A Little Bit About the Theory of Schemas

To make your museum experience more memorable, you need to understand the concept of schemas. It’s a little bit like having a very large collection of DVDs. Let me explain.

Your memory is the filing cabinet. Your schemas are the DVDs, Simple.

Your memory is the filing cabinet. Your schemas are the DVDs, Simple.

I know, I know – I promised you a couple of posts about how to make the content of your interpretation more memorable and now I’m digressing into something called ‘schemas.’

But believe me, if you’re not familiar with the concept of schemas (and even if you are, I’d suggest you read on as I think I may introduce you to one idea you’re not familiar with) it makes some of the ideas I’m going to introduce to you later much more, well, memorable.

A schema is a ‘concept’ that’s lodged into your memory and gets accessed and replayed when you’re thinking about that concept. So if I say ‘castle’ to you, you visualize a stone building with grey towers, keep, battlements, moat, drawbridge’ etc. Perhaps you even remember castles you’ve been to and relive snippets of those experiences in your head.

In fact, a good analogy for schemas is a little DVD, stored away in one of your mental filing cabinets, that you access when you need it.

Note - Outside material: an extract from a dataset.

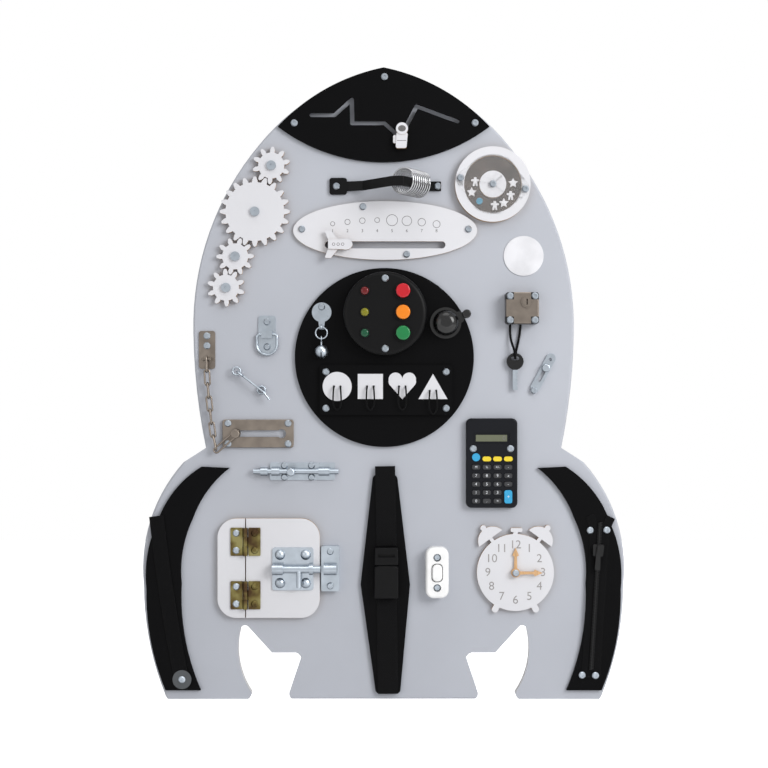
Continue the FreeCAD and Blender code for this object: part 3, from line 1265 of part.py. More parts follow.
def make_calculator():
    middle = place("calculator")
    body = plate("calculator_case", oblong(middle, size("calculator_width"), size("calculator_height"), 6), BOARD_FACE,
                 "calculator_thick")
    round_front(body, BOARD_FACE + " + calculator_thick", "1.8")
    x, z = middle
    front = BOARD_FACE + " + calculator_thick"
    wells = [edge for outline in calculator_keys(size("key_play")) for edge in outline]
    pocket(body, front, "3", wells)
    pocket(body, front, "1", oblong((x - 0.4, z + 27.6), 40, 12, 1.5))
    pocket(body, front, "calculator_thick", screw_holes(CALCULATOR_SCREWS))
    pad(body, front + " - 1", "0.4", oblong((x - 0.4, z + 27.6), 35, 7.8))
    keys = new_body("calculator_keys")
    for outline in calculator_keys():
        pad(keys, front + " - 1.9", "1.9 + key_proud", outline)


# Cupboard lock with its key on a cord

def make_lock():
    x, z = place("lock")
    body = plate("lock_body", oblong((x, z), size("lock_width"), size("lock_height"), 3), BOARD_FACE, "lock_thick")
    round_front(body, BOARD_FACE + " + lock_thick", "1.5")
    plug_x, plug_z = place("lock_plug")
    front = BOARD_FACE + " + lock_thick"
    pad(body, front, "2", circle((plug_x, plug_z), size("plug_radius") + 1.6))
    pocket(body, front + " + 2", "12", circle((plug_x, plug_z), size("plug_radius") + size("bolt_play")))
    pocket(body, front, "lock_thick", screw_holes(LOCK_SCREWS))
    plug = plate("lock_plug", circle((plug_x, plug_z), size("plug_radius")), front + " - 9.8", "12")
    pocket(plug, front + " + 2.2", "6", oblong((plug_x, plug_z), 1.8, 6.6))


# The cord comes out below the lock, goes through the hole of the key and back up behind it.
KEY_CORD = [(139.9, 12.4, 64.4), (139.6, 12.8, 56), (140.6, 14.4, 47), (143, 16.8, 39.6), (144.8, 17.6, 33.6),
            (145.2, 17.5, 27.2), (145.6, 11.6, 27), (146.2, 11.6, 33.4), (148.4, 11.8, 43), (150.6, 12.2, 54),
            (151.4, 12.4, 64.4)]


def cord_through(points):
    """A cord's tube along points given as X, depth and Z, each bend as wide as its runs allow."""
    route = [at(*point) for point in points]
    edges, here = [], route[0]
    for index in range(1, len(route) - 1):
        corner = route[index]
        back, ahead = route[index - 1] - corner, route[index + 1] - corner
        half = back.getAngle(ahead) / 2
        run = min(back.Length, ahead.Length)
        reach = 0.45 * run
        bend = reach * math.tan(half)
        print("cord bend %d: radius %.1f mm" % (index, bend))
        back.normalize()
        ahead.normalize()
        nearest = corner + (back + ahead).normalize() * (bend / math.sin(half) - bend)
        edges.append(Part.LineSegment(here, corner + back * reach).toShape())
        edges.append(Part.Arc(corner + back * reach, nearest, corner + ahead * reach).toShape())
        here = corner + ahead * reach
    edges.append(Part.LineSegment(here, route[-1]).toShape())
    path = Part.Wire(edges)
    diameter = size("cord_diameter")
    solid = tube(path, diameter)
    print("cord: length %.1f mm, volume against section times length %.4f"
          % (path.Length, solid.Volume / (path.Length * math.pi * diameter ** 2 / 4)))
    return solid


def make_key():
    shaped("key_cord", cord_through(KEY_CORD))
    x, z = place("key_bow")
    back = BOARD_FACE + " + 3.4"
    body = new_body("door_key")
    pad(body, back, "key_thick", circle((x, z), size("key_bow_radius")))
    blade = z - size("key_bow_radius")
    pad(body, back, "key_thick", oblong((x, blade - size("key_blade_length") / 2 + 2), 5.6, size("key_blade_length") + 4))
    pocket(body, back + " + key_thick", "key_thick", oblong((x, z + 3.4), 9, 4, 1.9))
    notches = [edge for step in range(4) for edge in polygon([(x + 2.8, blade - 4 - 4 * step), (x + 2.8, blade - 7 - 4 * step),
                                                               (x + 1.5, blade - 5.5 - 4 * step)])]
    pocket(body, back + " + key_thick", "key_thick", notches)


# Fin trims and the buckle strap

def zip_frame():
    """Middle of the zip, and its lean from upright in degrees."""
    (top_x, top_z), (low_x, low_z) = place("zip_top"), place("zip_end")
    lean = math.degrees(math.atan2(top_x - low_x, top_z - low_z))
    return ((top_x + low_x) / 2, (top_z + low_z) / 2), lean, math.hypot(top_x - low_x, top_z - low_z)


def make_zip():
    middle, lean, length = zip_frame()
    half, wide = length / 2, size("zip_width") / 2

    def spot(across, up):
        return turned(middle, (across, up), -lean)

    tape = [spot(-wide, -half - 10), spot(wide - 3, -half - 10), spot(wide + 3, half - 12), spot(wide + 5, half + 14),
            spot(wide - 8, half + 2), spot(-wide + 8, half + 2), spot(-wide - 5, half + 14), spot(-wide - 1, half - 12)]
    body = plate("zip_tape", polygon(tape), PANEL_FACE, "tape_thick", screw_holes(ZIP_SCREWS))
    teeth_half = size("zip_teeth_width") / 2
    pad(body, PANEL_FACE, "tape_thick + zip_teeth_thick", polygon([spot(-teeth_half, -half), spot(teeth_half, -half),
                                                                   spot(teeth_half, half), spot(-teeth_half, half)]))
    slider = new_body("zip_slider")
    x, z = place("zip_slider")
    front = PANEL_FACE + " + tape_thick + zip_teeth_thick"

    def near(across, up):
        return turned((x, z), (across, up), -lean)

    pad(slider, front + " + 0.6", "1.6", rounded([near(-5.4, -7), near(5.4, -7), near(6.2, 6), near(-6.2, 6)], 1.6))
    pad(slider, front + " + 0.6", "4.6", rounded([near(-1.6, -3), near(1.6, -3), near(1.6, 5), near(-1.6, 5)], 0.8))
    pad(slider, front + " + 2.6", "1.6", rounded([near(-3, -22), near(3, -22), near(2.2, 1), near(-2.2, 1)], 1))


def velcro_line():
    (x, z), (low_x, low_z) = place("velcro_top"), place("velcro_end")
    return (x, z), (low_x, low_z)


def make_velcro():
    """Curved fabric strap down the left fin, with a pointed upper corner and a screwed lower end."""
    (x, z), (low_x, low_z) = velcro_line()
    half = size("velcro_width") / 2
    sweep = -2
    outline = trace((x - half, z - 4), [(low_x - half, low_z, sweep), (low_x + half, low_z, half),
                                        (x + half, z - 1, -sweep), (x + half - 4, z + 4), (x - half, z - 4)])
    plate("velcro_strap", outline, PANEL_FACE, "velcro_thick", screw_holes(VELCRO_SCREWS))


def make_strap():
    (x, top), (low_x, low) = place("strap_top"), place("strap_end")
    bx, bz = place("buckle")
    half, buckle = size("webbing_width") / 2, size("buckle_height") / 2
    webbing = new_body("upper_webbing")
    pad(webbing, PANEL_FACE, "webbing_thick", polygon([(x - half, top + 6), (x + half, top + 6),
                                                       (bx + half - 1, bz + buckle + 0.4), (bx - half + 1, bz + buckle + 0.4)]))
    lower = new_body("lower_webbing")
    pad(lower, PANEL_FACE, "webbing_thick", polygon([(bx - half, bz - buckle + 4), (bx + half, bz - buckle + 4),
                                                     (low_x + half, low + 1), (low_x - half, low + 1)]))


def gather_screws():
    """Every screw that stays still, with the depth that its head sits on."""
    fixed, _ = hinge_screws()
    foot = [(place("handle_foot")[0] + 8, place("handle_foot")[1])]
    seats = [
        (NOSE_SCREWS + PLANET_SCREWS, PANEL_FACE),
        (SORTER_SCREWS, PANEL_FACE + " + sorter_thick"),
        (LAMP_SCREWS, PANEL_FACE + " + lamp_height"),
        (CHARM_SCREWS, PANEL_FACE + " + sheet_thick"),
        (ANCHOR_SCREWS + RING_PLATE_SCREWS + BOLT_BASE_SCREWS, BOARD_FACE + " + sheet_thick"),
        (RAIL_PLATE_SCREWS, BOARD_FACE + " + rail_plate_thick"),
        (PORT_SCREWS + [place("port")], BOARD_FACE + " + port_thick + port_glass_thick"),
        (LOCK_SCREWS, BOARD_FACE + " + lock_thick"),
        (LATCH_SCREWS, BOARD_FACE + " + sheet_thick + 1"),
        (KEEPER_SCREWS, BOARD_FACE + " + door_thick + 1.6"),
        (SWITCH_SCREWS, BOARD_FACE + " + switch_thick - 4"),
        (CALCULATOR_SCREWS, BOARD_FACE + " + calculator_thick"),
        (ZIP_SCREWS, PANEL_FACE + " + tape_thick"),
        (VELCRO_SCREWS, PANEL_FACE + " + velcro_thick"),
        (HANDLE_SCREWS + foot, BOARD_FACE + " + handle_bar_thick"),
        ([place("clock")], BOARD_FACE + " + clock_thick + 2 + 2 + 0.4 + 0.4 + 0.3"),
        (fixed, BOARD_FACE + " + door_thick + 1.4"),
    ]
    for middles, seat in seats:
        FIXED_SCREWS.extend((x, z, worth(seat)) for x, z in middles)


def make_screws():
    shaped("board_screws", Part.makeCompound([screw(x, z, seat) for x, z, seat in FIXED_SCREWS]))
    _, moving = hinge_screws()
    seat = worth(BOARD_FACE + " + door_thick + 1.4")
    base = worth(BOARD_FACE + " + 0.6")
    cut_off = Part.makeBox(size("board_height"), base, size("board_height"), Vector(-size("board_height") / 2, -base, -size("board_height") / 2))
    screws = [screw(x, z, seat).cut(cut_off) for x, z in moving]
    head, low = 6.4, worth(BOARD_FACE + " + door_thick + 1.6")
    for x, z in door_bolt_screws():
        dome = Part.makeSphere(head, at(x, low - head + 3.6, z))
        front = Part.makeBox(20, 20, 20, at(x - 10, low + 20, z - 10))
        shank = pin((x, z), base, size("screw_shank_radius"), low - base)
        screws.append(dome.common(front).fuse(shank).removeSplitter())
    shaped("door_screws", Part.makeCompound(screws))


def make_buckle():
    """Side-release buckle: the socket holds still, the plug with its prongs slides out of it."""
    x, z = place("buckle")
    half, tall, thick = size("buckle_width") / 2, size("buckle_height"), size("buckle_thick")
    back = PANEL_FACE + " + webbing_thick + 0.3"
    joint = z + 8
    low = z - tall / 2
    socket = new_body("buckle_socket")
    pad(socket, back, "buckle_thick", rounded([(x - half, low), (x + half, low), (x + half, joint - 2), (x + half - 3, joint),
                                               (x - half + 3, joint), (x - half, joint - 2)], 1.5))
    round_front(socket, back + " + buckle_thick", "1.6")
    room = oblong((x, -worth(back) - thick / 2), 2 * half - 5, 4.6)
    pocket(socket, "0 - %g" % -(joint + 1), "26", room, "XY_Plane")
    plug = new_body("buckle_plug")
    top = z + tall / 2
    pad(plug, back, "buckle_thick", rounded([(x - half, joint + 0.4), (x + half, joint + 0.4), (x + half - 0.6, top),
                                             (x - half + 0.6, top)], 2))
    round_front(plug, back + " + buckle_thick", "1.6")
    for side in (-1, 0, 1):
        pad(plug, back + " + buckle_thick / 2 - 1.8", "3.6", oblong((x + side * 7.4, joint - 8), 3.6, 20))
    pocket(plug, back + " + buckle_thick", "3", oblong((x, top - 9), 2 * half - 8, 3.4))


# Nodes that hold a group of like pieces, each a solid of its own
GROUPS = {
    "lower_panels": ["left_fin_panel", "right_fin_panel", "strap_panel"],
    "porthole_frame": ["porthole_ring", "porthole_mirror"],
    "lamp_body": ["lamp_casing", "lamp_lenses"],
    "bell_body": ["bell_base", "bell_dome"],
    "zinc_fittings": ["wall_hangers", "charm_anchor", "charm_eye", "ring_plate", "screw_eyes", "slide_latch",
                      "tower_bolt_base", "tower_bolt_keeper"],
    "hinge_and_chain_plates": ["chain_anchor", "chain_rail", "bolt_keeper", "hinge_fixed_leaves"],
    "strap_webbing": ["upper_webbing", "lower_webbing"],
    "fixed_screws": ["board_screws", "gear_axles"],
    "door_plates": ["hinge_moving_leaves", "door_screws"],
}


def group_nodes():
    """Gather the pieces of each group into one node."""
    for label, members in GROUPS.items():
        group = doc.addObject("Part::Compound", label)
        group.Links = [node for node in NODES if node.Label in members]
        for node in group.Links:
            NODES.remove(node)
        NODES.append(group)


def check_and_export():
    """Stop at the first faulty feature or shape, then write one STEP file for each node."""
    doc.recompute()
    for thing in doc.Objects:
        if "Invalid" in thing.State or "Error" in thing.State:
            raise RuntimeError("%s failed: %s" % (thing.Name, thing.State))
    os.makedirs("parts", exist_ok=True)
    for node in NODES:
        if node.Shape.isNull() or not node.Shape.isValid():
            raise RuntimeError("%s has no valid shape" % node.Label)
        node.Shape.exportStep("parts/%s.step" % node.Label)
    print("%d nodes" % len(NODES))


def main():
    gather_screws()
    make_board()
    make_hangers()
    make_nose_panel()
    make_planet_panel()
    make_disc_panel()
    make_fin_panel("left_fin_panel", -1)
    make_fin_panel("right_fin_panel", 1)
    make_strap_panel()
    make_gears()
    make_figures()
    make_handle()
    make_spring()
    make_porthole()
    make_lamp()
    make_bell()
    make_charm()
    make_sorter()
    make_shape_loops()
    make_chain()
    make_rail_plate()
    make_ring_plate()
    make_cabin_hook()
    make_tower_bolt()
    make_latch()
    make_door()
    make_hinges()
    make_door_bolt()
    make_switch()
    make_clock()
    make_calculator()
    make_lock()
    make_key()
    make_zip()
    make_velcro()
    make_strap()
    make_buckle()
    make_screws()
    group_nodes()
    check_and_export()


main()
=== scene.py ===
import math
import bpy
import numpy as np
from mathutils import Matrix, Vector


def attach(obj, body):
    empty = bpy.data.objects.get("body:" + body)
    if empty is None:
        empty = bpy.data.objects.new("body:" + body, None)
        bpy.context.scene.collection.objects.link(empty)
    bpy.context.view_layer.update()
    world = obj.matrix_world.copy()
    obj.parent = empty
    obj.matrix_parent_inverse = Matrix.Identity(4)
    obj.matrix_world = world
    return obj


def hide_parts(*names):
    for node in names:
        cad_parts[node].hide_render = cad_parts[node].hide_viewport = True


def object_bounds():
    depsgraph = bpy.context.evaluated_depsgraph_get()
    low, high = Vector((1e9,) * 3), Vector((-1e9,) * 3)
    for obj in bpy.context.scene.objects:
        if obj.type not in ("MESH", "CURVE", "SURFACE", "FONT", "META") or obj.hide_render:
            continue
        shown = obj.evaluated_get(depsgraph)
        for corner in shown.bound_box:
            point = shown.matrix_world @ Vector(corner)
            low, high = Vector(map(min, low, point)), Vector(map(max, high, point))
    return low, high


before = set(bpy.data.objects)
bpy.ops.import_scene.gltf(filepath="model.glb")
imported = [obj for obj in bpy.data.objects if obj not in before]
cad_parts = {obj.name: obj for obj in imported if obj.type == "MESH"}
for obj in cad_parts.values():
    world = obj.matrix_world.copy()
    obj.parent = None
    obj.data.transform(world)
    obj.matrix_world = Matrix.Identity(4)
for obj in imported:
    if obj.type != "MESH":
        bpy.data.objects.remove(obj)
CAD_BOX = [list(map(float, corner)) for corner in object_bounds()]

bl_info = {
    "name": "Rocket busy board",
    "version": (1, 0, 0),
    "blender": (4, 5, 0),
    "location": "3D View > Sidebar > Busy board",
    "description": "Paint, plywood, fittings, straps and cords of a rocket-shaped busy board",
    "category": "Object",
}

MM = 0.001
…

Thinking about how young children learn helps you to understand how schemas work. I remember when my eldest boy was very young I used to be amazed at how he could see a picture of, say, a real elephant on the TV and then a basic illustration of one in one of his Maisie books and recognise them as the same thing. That’s because his brain was using schemas. Elephant = grey, 4 legs, trunk, big ears.

Now imagine your brain as a collection of filing cabinets, stuffed with these schema ‘DVDs’, filed together into categories, with related categories filed close to each other.

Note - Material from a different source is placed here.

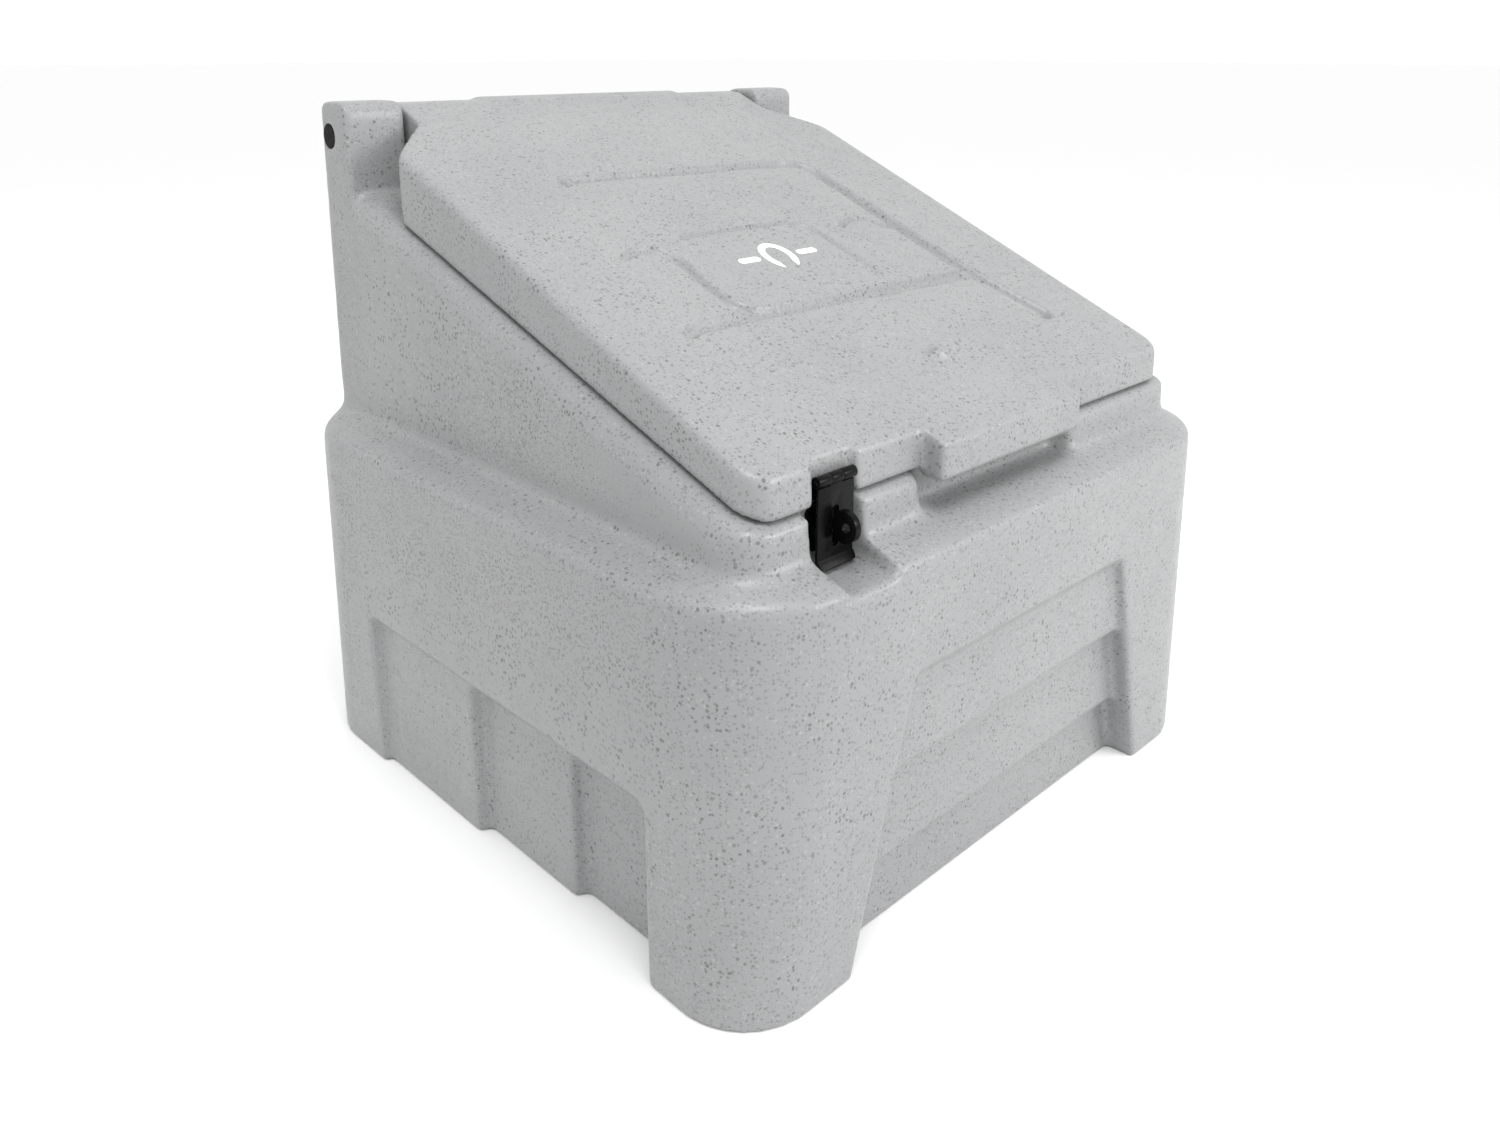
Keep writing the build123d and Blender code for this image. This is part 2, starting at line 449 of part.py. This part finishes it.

Now think about how people learn something new. They have to file it somewhere to remember it. If it’s related to one of the areas they often go to for their ‘DVDs’, they’ll store it in there. And they’re more likely to remember where they put it – they’re in that filing cabinet all the time.

If it’s not related to one of those areas, they don’t know where to put it. They put it down for filing ‘later’ (and then forget all about it) or throw it into an empty drawer. Problem is, they may never open that drawer again and may forget they’ve filed a DVD in there.

What precisely am I trying to explain via this analogy? Well, if you can anchor the information you’re trying to get across to existing knowledge, or schemas, then your visitors are more likely to remember it. I means they’ll be filing it alongside other, related DVDs. Even better if you can anchor it to things they’re interested in – the equivalent of them filing it in a cabinet they’re getting DVDs out from all the time.

Going back to my son, when he asked about a new concept, the only way I had to explain it to him was by using the knowledge he already had – his existing schemas.

What’s a leopard, Daddy?’

‘Well, it’s like a lion without a mane and with black spots.’

I’ve used his ‘lion’ schema to explain the concept of a leopard in a way he’ll remember it. The 2 concepts are now filed side by side.

But that’s not the only interesting things about schemas.

If you introduce something that conflicts with someone’s existing schema in a credible way, they’ll talk about it.

Imagine you know me and then the next time we meet I’ve dyed my hair red. Your ‘Ben’ schema has me ‘recorded’ with blonde hair (not much of it left, mind). The red hair conflicts with your schema. And if you know people that know me too, you’re going to tell them:

‘Have you seen Ben recently? Did you know he’s dyed his hair red?’

So you can leverage schemas not only to make the information you convey more memorable, but also to get people talking about your attraction. And word of mouth leads to more visitors.

Now can you see why I wanted to explain them to you?